Того только не хватало: поздний вечер, станция метро, которая, оказывается, ни ему, ни ей не нужна, дежурная в красной фуражечке, кажется, совсем забыла о своих обязанностях и с интересом смотрит на растерянного Ильина и рыдающую Дунечку.

Но теперь сквозь слезы прорывались слова, и скоро Ильин стал понимать суть дела. Ее книга о Тамаре Львовне зарезана, она всем безумно нравилась, ей всюду говорили, что «социальная биография» — это как раз то, что сейчас требуется, но потом начались интриги, и ее стали со всех сторон спрашивать, а что это значит: «социальная биография». Дунечка жаловалась куда-то очень высоко, и где-то там была сделана надпись: «Разобраться, взять на контроль», — с этой надписью можно было покорить всю Москву. Но снова начались интриги, и Дунечке посоветовали хотя бы кусочек напечатать в газете, которая часто поднимает социологические темы. Но там печатают только своих, там клоака и дискриминация. Дунечка так и брызгала именами людей, которых Ильин любил читать, и трудно было поверить, что именно эти люди хотят съесть Дунечку вместе с ее зеленым пальто и японским зонтиком. И, наконец, сегодня она была у Тамары Львовны.

— И что же?

— Она выставила меня за дверь, — сказала Дунечка, и Ильин подумал, что, наверное, так оно и было.

— Помогите мне, — говорила Дунечка. — Вы можете мне помочь, вы человек независимый…

Это слово больно укололо Ильина. Наверное, не одна Дунечка считала его человеком независимым, да и он сам, спроси его об этом год назад, считал именно так и свои реплики на совещаниях подавал всегда твердо и решительно. Но ведь это был только суррогат независимости, настоящая независимость никогда не бывает броской и заметной. Но этот суррогат, это умение держать себя независимо вполне устраивали Касьяна Касьяновича, и он даже раздувал перед начальством Ильина: этот спину не гнет. Пока не грянуло дело Калачика. Тут Касьяну Касьяновичу пришлось напомнить Ильину, кто есть кто. Впервые Ильин подумал о Ларе как о человеке совершенно независимом. А ведь у нее была трудная жизнь, неудачное замужество, нелегко ей жилось в ее азиатском дворике. Но и тогда, весной, когда Ильин увидел ее во главе стайки туристов, и сейчас, когда Лара летела домой из Суздаля, по всем правилам пристегнутая взлетными ремнями, она оставалась человеком, ни от кого не зависящим.

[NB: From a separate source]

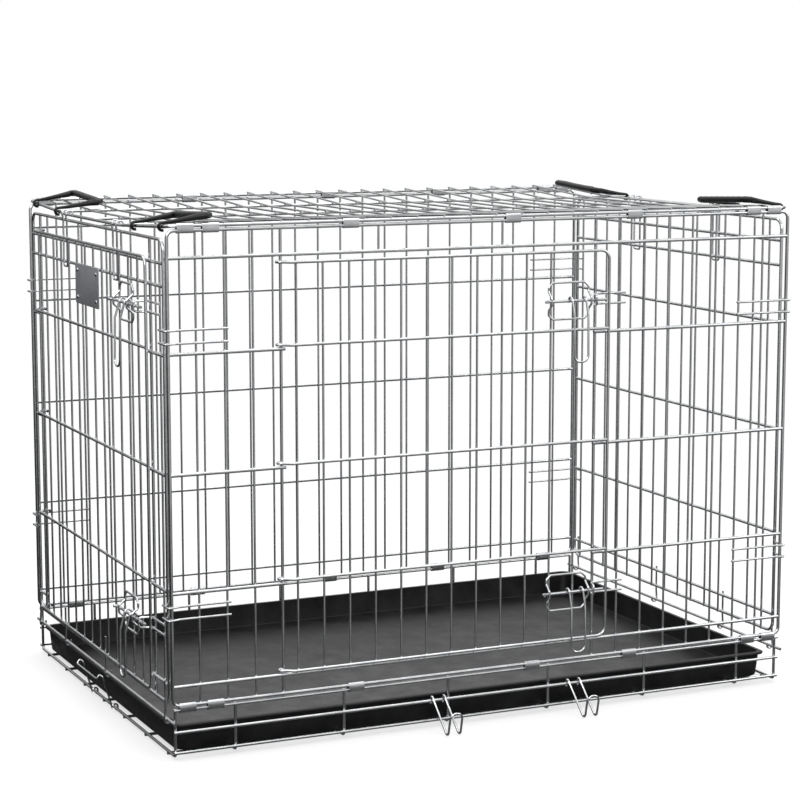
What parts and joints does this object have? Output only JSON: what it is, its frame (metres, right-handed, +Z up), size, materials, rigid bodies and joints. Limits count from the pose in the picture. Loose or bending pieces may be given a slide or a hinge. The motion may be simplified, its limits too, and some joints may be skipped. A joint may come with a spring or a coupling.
{
  "type": "dog crate",
  "caption": "Folding wire dog crate with front and end doors, slide bolts with wire pulls, inward-folding ends, a slide-out plastic tray and hinged carry handles.",
  "frame": {"origin": "on the floor, under the middle of the cage", "axes": "+X along the front from the left end to the right end as seen from the front, +Y from the front panel to the rear panel, +Z up"},
  "size_m": [0.9423, 0.6754, 0.6964],
  "materials": {
    "bright_zinc": "bright zinc plating on drawn wire",
    "black_plastic": "fine grained moulding",
    "grey_steel": "dull pressed sheet"
  },
  "bodies": {
    "base": {"base_frame": "bright_zinc", "front_panel": "bright_zinc", "rear_panel": "bright_zinc", "roof_panel": "bright_zinc", "sleeve_front_low_1": "bright_zinc", "sleeve_front_low_2": "bright_zinc", "sleeve_front_low_3": "bright_zinc", "sleeve_front_low_4": "bright_zinc", "sleeve_front_low_5": "bright_zinc", "sleeve_front_low_6": "bright_zinc", "sleeve_front_low_7": "bright_zinc", "sleeve_front_top_1": "bright_zinc", "sleeve_front_top_2": "bright_zinc", "sleeve_front_top_3": "bright_zinc", "sleeve_front_top_4": "bright_zinc", "sleeve_front_top_5": "bright_zinc", "sleeve_front_top_6": "bright_zinc", "sleeve_front_top_7": "bright_zinc", "sleeve_rear_low_1": "bright_zinc", "sleeve_rear_low_2": "bright_zinc", "sleeve_rear_low_3": "bright_zinc", "sleeve_rear_low_4": "bright_zinc", "sleeve_rear_low_5": "bright_zinc", "sleeve_rear_top_1": "bright_zinc", "sleeve_rear_top_2": "bright_zinc", "sleeve_rear_top_3": "bright_zinc", "sleeve_rear_top_4": "bright_zinc", "sleeve_rear_top_5": "bright_zinc", "sleeve_rear_top_6": "bright_zinc"},
    "tray": {"tray": "black_plastic"},
    "tray_stop": {"tray_stop": "bright_zinc"},
    "front_door": {"front_door": "bright_zinc"},
    "left_end": {"left_end_panel": "bright_zinc"},
    "right_end": {"right_end_panel": "bright_zinc"},
    "end_door": {"end_door": "bright_zinc", "door_plate": "grey_steel"},
    "end_bolt_lower": {"end_bolt_lower": "bright_zinc"},
    "end_bolt_upper": {"end_bolt_upper": "bright_zinc"},
    "end_pull_lower": {"end_pull_lower": "bright_zinc"},
    "end_pull_upper": {"end_pull_upper": "bright_zinc"},
    "fold_hook_left": {"fold_hook_left": "bright_zinc"},
    "fold_hook_right": {"fold_hook_right": "bright_zinc"},
    "front_bolt_lower": {"front_bolt_lower": "bright_zinc"},
    "front_bolt_upper": {"front_bolt_upper": "bright_zinc"},
    "front_pull_lower": {"front_pull_lower": "bright_zinc"},
    "front_pull_upper": {"front_pull_upper": "bright_zinc"},
    "handle_left_front": {"handle_left_front": "black_plastic"},
    "handle_left_rear": {"handle_left_rear": "black_plastic"},
    "handle_right_front": {"handle_right_front": "black_plastic"},
    "handle_right_rear": {"handle_right_rear": "black_plastic"}
  },
  "joints": [
    {"name": "tray_slide", "type": "slide", "parent": "base", "child": "tray", "axis": [-1, 0, 0], "range_m": [0, 0.85]},
    {"name": "tray_stop_turn", "type": "hinge", "parent": "tray", "child": "tray_stop", "pos_m": [-0.4514, -0.0045, 0.0056], "axis": [0, -1, 0], "range_deg": [0, 45]},
    {"name": "front_door_hinge", "type": "hinge", "parent": "base", "child": "front_door", "pos_m": [-0.30333, -0.3011, 0.368], "axis": [0, 0, -1], "range_deg": [0, 120]},
    {"name": "left_end_fold", "type": "hinge", "parent": "base", "child": "left_end", "pos_m": [-0.455, 0, 0.05], "axis": [0, -1, 0], "range_deg": [-90, 0]},
    {"name": "right_end_fold", "type": "hinge", "parent": "base", "child": "right_end", "pos_m": [0.455, 0, 0.05], "axis": [0, 1, 0], "range_deg": [-84, 0]},
    {"name": "end_door_hinge", "type": "hinge", "parent": "left_end", "child": "end_door", "pos_m": [-0.4511, 0.26687, 0.368], "axis": [0, 0, -1], "range_deg": [0, 105]},
    {"name": "front_bolt_upper_slide", "type": "slide", "parent": "front_door", "child": "front_bolt_upper", "axis": [-1, 0, 0], "range_m": [0, 0.02]},
    {"name": "front_pull_upper_swing", "type": "hinge", "parent": "front_bolt_upper", "child": "front_pull_upper", "pos_m": [0.116, -0.317, 0.5645], "axis": [-1, 0, 0], "range_deg": [0, 100]},
    {"name": "end_bolt_upper_slide", "type": "slide", "parent": "end_door", "child": "end_bolt_upper", "axis": [0, 1, 0], "range_m": [0, 0.02]},
    {"name": "end_pull_upper_swing", "type": "hinge", "parent": "end_bolt_upper", "child": "end_pull_upper", "pos_m": [-0.467, -0.175, 0.5735], "axis": [0, 1, 0], "range_deg": [0, 100]},
    {"name": "front_bolt_lower_slide", "type": "slide", "parent": "front_door", "child": "front_bolt_lower", "axis": [-1, 0, 0], "range_m": [0, 0.02]},
    {"name": "front_pull_lower_swing", "type": "hinge", "parent": "front_bolt_lower", "child": "front_pull_lower", "pos_m": [0.116, -0.317, 0.168], "axis": [-1, 0, 0], "range_deg": [0, 100]},
    {"name": "end_bolt_lower_slide", "type": "slide", "parent": "end_door", "child": "end_bolt_lower", "axis": [0, 1, 0], "range_m": [0, 0.02]},
    {"name": "end_pull_lower_swing", "type": "hinge", "parent": "end_bolt_lower", "child": "end_pull_lower", "pos_m": [-0.467, -0.175, 0.164], "axis": [0, 1, 0], "range_deg": [0, 100]},
    {"name": "handle_left_rear_swing", "type": "hinge", "parent": "base", "child": "handle_left_rear", "pos_m": [-0.455, 0.2125, 0.67408], "axis": [0, 0.9987, 0.0512], "range_deg": [-180, 0]},
    {"name": "handle_left_front_swing", "type": "hinge", "parent": "base", "child": "handle_left_front", "pos_m": [-0.455, -0.2365, 0.67531], "axis": [0, 0.9987, -0.0512], "range_deg": [-180, 0]},
    {"name": "handle_right_front_swing", "type": "hinge", "parent": "base", "child": "handle_right_front", "pos_m": [0.455, -0.23, 0.67498], "axis": [0, -0.9987, 0.0512], "range_deg": [-180, 0]},
    {"name": "handle_right_rear_swing", "type": "hinge", "parent": "base", "child": "handle_right_rear", "pos_m": [0.455, 0.195, 0.67318], "axis": [0, -0.9987, -0.0512], "range_deg": [-180, 0]},
    {"name": "fold_hook_left_turn", "type": "hinge", "parent": "base", "child": "fold_hook_left", "pos_m": [-0.0835, -0.305, 0.0372], "axis": [-1, 0, 0], "range_deg": [0, 60]},
    {"name": "fold_hook_right_turn", "type": "hinge", "parent": "base", "child": "fold_hook_right", "pos_m": [0.122, -0.305, 0.0372], "axis": [-1, 0, 0], "range_deg": [0, 60]}
  ]
}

А Дунечку Ильину было жаль: наверное, снова куда-то будет жаловаться и требовать, чтобы взяли «на контроль», и бегать, и сплетничать. Тяжело ей вернуться к своим шляпкам, хотя, казалось бы, чем плохо: уж шляпки-то — дело совершенно независимое, разве что какой-нибудь очень разборчивой дамочке не понравится перо, так за это перо ухватится любая другая.

— Не знаю, что я могу сделать для вас, — сказал Ильин. — Тем более что я еще не знаю, как сложится моя собственная судьба…

— Вы бросаете адвокатуру? — встрепенулась Дунечка. — Вот это новость! — Она вдруг вся напружинилась, слезы высохли, лицо горело новым вдохновением. — Значит, Касьяну Касьяновичу удалось вас вернуть! Мы, социологи, рассматриваем возвращение к стереотипу…

— Нет, я не возвращаюсь к Касьяну Касьяновичу, — сказал Ильин. — Я возвращаюсь к своим шляпкам. — Он успел вскочить в вагон, двери закрылись, поезд вошел в туннель, и Дунечка пропала так, словно бы и совсем не появлялась.